Кто-то заметил его «ягуар» на обочине и остановился, чтобы разнюхать, почему он припарковал свою машину у ограды владений Уинслоу. К тому же этот «кто-то» был паршивым водителем, а машина была темно-бордовая. Оставалось только умножить два на два и получить четыре. Надо быть совсем слабоумным, чтобы не справиться с такой простой задачей. И следующим утром он нанес визит своей теще.
Джейк застал Колетт за завтраком, и первое, что бросилось ему в глаза, был ее нездоровый внешний вид. Он сразу распознал похмельный синдром, с Пенелопой он приобрел большой опыт. К тому же, после шести лет военной службы, он без труда угадывал панику в глазах людей. Как только она его увидела, ее чуть не хватил удар.
Он опустился в кресло напротив и налил себе кофе.
— Извини, что побеспокоил тебя так рано, Колетт, но я хотел застать дома тебя до того, как ты отправишься по делам.
— Зачем? Что тебе нужно? — спросила она слабым голосом, вглядываясь в него воспаленными глазами.
— Дело вот в чем, — начал он и наклеил на лицо самую сердечную улыбку. — Я собираюсь отправить большую часть мебели на аукцион или раздать на благотворительные цели, так что, если ты хотела бы что-то…
Глаза Колетт наполнились слезами.
— Неужели ты способен забыть о трауре, и немедленно вышвырнуть все напоминания о моей дочери из своей жизни?
— Для этого мне не нужны ее вещи, Колетт, — ответил он. — У меня остались менее материальные сувениры. А так как я планирую вскоре переехать…
— Ты продаешь дом, который Пенелопа так сильно любила? — От возмущения, на болезненно бледных щеках, Колетт выступили пятна. — Дом, который мы с ее отцом подарили вам на свадьбу?
— Он мне не принадлежит, и я не собираюсь им распоряжаться, — сказал он с превосходным самообладанием. Хотя это был и щедрый подарок, претенциозный особняк в двух кварталах отсюда, всегда был камнем преткновения между ним и Пенелопой. В нем он никогда не чувствовал себя дома и был рад, что есть возможность от него избавиться. — Он ваш, делайте с ним что хотите. Я просто перееду в какое-нибудь, более подходящее для меня, место.
— Могу себе представить, чем ты там будешь заниматься! — съязвила Колетт.
— Кстати, о том, чем я занимаюсь. Это, собственно, и привело меня сюда. Мне тут машину задели.
— А при чем здесь я?
— Может, проверишь свою, — сказал он, лениво оглядывая покрытую снегом террасу. — Я полагаю, твоя тоже слегка помята.

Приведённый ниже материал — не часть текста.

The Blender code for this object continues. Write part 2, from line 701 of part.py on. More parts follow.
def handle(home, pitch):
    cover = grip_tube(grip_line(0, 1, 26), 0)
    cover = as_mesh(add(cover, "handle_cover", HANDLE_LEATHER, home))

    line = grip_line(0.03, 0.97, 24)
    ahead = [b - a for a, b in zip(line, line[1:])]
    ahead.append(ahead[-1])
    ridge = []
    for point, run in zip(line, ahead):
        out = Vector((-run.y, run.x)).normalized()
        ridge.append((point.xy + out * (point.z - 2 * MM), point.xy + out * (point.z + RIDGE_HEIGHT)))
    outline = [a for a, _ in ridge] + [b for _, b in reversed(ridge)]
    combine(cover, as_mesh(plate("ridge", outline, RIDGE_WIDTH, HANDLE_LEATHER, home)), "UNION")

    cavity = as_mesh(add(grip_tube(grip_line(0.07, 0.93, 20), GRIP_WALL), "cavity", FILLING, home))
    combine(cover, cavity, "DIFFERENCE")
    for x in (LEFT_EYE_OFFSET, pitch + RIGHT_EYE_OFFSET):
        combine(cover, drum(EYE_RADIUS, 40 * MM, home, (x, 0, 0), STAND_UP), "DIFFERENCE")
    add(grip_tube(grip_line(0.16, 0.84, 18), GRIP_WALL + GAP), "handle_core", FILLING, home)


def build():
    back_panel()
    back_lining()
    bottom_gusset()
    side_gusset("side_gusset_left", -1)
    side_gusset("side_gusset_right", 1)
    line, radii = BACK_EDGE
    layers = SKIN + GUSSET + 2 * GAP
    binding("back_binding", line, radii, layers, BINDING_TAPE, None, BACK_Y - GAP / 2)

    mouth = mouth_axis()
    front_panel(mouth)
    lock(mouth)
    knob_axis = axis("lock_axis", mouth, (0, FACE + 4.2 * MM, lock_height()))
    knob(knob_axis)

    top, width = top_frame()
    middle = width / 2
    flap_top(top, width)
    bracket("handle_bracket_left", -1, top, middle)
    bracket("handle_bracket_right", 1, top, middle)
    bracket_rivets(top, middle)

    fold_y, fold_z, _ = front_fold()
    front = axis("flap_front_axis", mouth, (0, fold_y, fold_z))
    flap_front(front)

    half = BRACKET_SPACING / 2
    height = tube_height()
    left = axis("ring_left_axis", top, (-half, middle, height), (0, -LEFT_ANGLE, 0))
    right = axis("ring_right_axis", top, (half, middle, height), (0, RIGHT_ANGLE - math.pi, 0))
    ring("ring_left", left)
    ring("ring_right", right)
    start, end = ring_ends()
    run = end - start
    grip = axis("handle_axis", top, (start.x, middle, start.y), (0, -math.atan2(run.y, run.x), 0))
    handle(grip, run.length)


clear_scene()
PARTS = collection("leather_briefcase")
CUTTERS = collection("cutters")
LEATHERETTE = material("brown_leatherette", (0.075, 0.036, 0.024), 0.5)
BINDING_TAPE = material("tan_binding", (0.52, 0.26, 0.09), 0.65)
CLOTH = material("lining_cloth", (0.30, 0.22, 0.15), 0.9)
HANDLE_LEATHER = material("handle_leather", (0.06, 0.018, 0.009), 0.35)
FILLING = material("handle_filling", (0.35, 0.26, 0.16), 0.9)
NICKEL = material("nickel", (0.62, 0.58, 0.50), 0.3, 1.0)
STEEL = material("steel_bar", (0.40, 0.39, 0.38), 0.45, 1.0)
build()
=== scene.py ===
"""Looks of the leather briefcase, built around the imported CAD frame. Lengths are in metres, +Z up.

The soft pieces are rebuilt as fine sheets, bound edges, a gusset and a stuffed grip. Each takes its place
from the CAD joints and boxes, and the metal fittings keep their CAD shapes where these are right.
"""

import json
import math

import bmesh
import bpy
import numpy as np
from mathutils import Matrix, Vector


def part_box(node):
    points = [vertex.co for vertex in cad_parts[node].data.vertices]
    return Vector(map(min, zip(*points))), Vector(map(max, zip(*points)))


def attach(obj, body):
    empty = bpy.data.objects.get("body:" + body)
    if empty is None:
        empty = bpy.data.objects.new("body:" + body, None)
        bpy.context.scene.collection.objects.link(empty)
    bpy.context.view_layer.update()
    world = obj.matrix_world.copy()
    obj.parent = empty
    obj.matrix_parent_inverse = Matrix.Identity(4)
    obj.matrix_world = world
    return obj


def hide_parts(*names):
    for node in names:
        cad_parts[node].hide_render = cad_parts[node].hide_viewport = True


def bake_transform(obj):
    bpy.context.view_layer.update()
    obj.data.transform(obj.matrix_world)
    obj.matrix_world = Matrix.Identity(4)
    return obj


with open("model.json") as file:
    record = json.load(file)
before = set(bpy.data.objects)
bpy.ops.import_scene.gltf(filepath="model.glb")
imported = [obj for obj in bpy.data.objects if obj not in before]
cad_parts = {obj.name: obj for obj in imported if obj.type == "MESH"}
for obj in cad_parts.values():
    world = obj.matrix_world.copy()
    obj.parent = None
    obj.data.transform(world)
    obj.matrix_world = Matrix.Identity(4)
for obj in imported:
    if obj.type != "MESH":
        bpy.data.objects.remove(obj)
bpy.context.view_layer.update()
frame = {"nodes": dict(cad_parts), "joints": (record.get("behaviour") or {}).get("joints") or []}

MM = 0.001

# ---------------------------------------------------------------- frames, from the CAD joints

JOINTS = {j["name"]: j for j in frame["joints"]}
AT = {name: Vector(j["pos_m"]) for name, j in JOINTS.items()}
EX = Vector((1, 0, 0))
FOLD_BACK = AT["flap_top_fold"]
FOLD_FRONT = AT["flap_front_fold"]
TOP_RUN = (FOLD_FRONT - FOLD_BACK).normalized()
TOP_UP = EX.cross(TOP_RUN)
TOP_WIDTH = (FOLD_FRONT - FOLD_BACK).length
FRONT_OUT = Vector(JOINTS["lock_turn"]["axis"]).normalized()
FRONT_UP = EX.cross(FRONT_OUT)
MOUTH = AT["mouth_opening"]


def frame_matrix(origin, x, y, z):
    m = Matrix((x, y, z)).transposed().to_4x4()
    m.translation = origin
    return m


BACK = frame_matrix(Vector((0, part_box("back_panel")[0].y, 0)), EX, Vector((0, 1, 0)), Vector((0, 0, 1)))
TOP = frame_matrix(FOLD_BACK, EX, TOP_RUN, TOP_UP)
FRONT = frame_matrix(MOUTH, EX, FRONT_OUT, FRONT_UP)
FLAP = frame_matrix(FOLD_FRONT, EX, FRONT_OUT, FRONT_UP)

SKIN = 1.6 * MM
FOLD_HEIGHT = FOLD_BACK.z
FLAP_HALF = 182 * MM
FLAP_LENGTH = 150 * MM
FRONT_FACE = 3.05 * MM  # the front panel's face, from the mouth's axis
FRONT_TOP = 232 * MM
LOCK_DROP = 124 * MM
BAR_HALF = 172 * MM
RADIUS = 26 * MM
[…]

— Совершенно не понимаю, о чем ты говоришь, — надменно сказала она. — Вчера вечером я ездила только в клуб, играть в бридж.

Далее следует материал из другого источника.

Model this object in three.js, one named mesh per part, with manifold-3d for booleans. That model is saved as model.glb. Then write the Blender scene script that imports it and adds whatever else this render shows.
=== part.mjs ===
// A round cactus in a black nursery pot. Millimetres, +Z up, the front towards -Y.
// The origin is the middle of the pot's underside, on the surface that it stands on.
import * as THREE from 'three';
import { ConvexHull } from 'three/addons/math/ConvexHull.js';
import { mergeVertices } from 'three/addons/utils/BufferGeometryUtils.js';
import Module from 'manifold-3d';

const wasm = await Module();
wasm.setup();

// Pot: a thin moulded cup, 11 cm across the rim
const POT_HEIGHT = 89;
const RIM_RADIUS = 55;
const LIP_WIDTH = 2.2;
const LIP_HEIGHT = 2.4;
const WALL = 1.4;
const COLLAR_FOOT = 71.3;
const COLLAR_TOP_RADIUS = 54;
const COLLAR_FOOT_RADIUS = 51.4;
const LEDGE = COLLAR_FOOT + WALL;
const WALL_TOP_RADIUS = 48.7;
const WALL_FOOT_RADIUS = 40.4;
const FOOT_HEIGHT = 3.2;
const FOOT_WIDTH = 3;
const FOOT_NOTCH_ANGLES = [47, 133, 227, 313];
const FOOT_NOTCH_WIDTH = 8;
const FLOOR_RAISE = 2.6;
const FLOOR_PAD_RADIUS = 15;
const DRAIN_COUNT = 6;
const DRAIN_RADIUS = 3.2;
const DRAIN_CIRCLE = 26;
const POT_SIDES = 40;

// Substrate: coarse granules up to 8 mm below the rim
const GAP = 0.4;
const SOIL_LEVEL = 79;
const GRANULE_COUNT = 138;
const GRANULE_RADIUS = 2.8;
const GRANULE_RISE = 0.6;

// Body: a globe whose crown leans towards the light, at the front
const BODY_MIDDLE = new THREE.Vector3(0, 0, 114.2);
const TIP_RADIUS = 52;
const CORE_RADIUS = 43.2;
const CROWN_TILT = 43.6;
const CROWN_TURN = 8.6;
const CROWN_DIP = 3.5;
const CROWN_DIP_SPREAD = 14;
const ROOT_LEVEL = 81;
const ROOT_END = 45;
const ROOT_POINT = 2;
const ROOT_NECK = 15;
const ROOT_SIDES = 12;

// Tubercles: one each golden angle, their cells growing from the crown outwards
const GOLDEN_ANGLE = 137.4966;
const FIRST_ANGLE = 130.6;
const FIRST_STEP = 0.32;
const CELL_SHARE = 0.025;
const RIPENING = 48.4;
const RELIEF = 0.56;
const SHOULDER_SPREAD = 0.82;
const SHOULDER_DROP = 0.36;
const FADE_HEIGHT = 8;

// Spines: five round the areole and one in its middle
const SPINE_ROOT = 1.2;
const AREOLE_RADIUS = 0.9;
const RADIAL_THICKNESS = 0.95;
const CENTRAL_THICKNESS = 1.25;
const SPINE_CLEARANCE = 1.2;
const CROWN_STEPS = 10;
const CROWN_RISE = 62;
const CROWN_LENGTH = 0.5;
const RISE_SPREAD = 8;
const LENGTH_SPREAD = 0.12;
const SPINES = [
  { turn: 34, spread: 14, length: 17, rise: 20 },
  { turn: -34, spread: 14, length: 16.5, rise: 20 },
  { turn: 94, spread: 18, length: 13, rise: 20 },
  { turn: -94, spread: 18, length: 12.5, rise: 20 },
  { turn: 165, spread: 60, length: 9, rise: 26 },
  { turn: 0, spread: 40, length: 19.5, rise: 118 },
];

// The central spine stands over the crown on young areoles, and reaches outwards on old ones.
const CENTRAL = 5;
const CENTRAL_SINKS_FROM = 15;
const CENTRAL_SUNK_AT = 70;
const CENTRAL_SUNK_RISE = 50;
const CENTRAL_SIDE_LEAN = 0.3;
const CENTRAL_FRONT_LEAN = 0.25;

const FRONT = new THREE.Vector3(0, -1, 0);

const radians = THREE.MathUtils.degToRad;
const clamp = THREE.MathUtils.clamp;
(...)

Он снова посмотрел на нее, немного помолчал, чтобы дать ей время понять, что у нее только что сорвалось с языка, а затем сказал:
— Колетт, разве я говорил о вчерашнем вечере?
У нее бешено затряслась рука, и ей пришлось опустить чашку на блюдце.
— Я хотела сказать, что вчера я выходила из дома только вечером.
Он воздержался от замечания, что слово «вчера» в его речи тоже не прозвучало, и лишь повторил:
— В клуб играть в бридж.
— Именно так.
— Отсюда, — он продолжил тему, — до клуба можно добраться только через Кресент.
— Да, Джейк, — отрывисто произнесла она и выразительно посмотрела на каминные часы. — Мы закончили? Я очень спешу.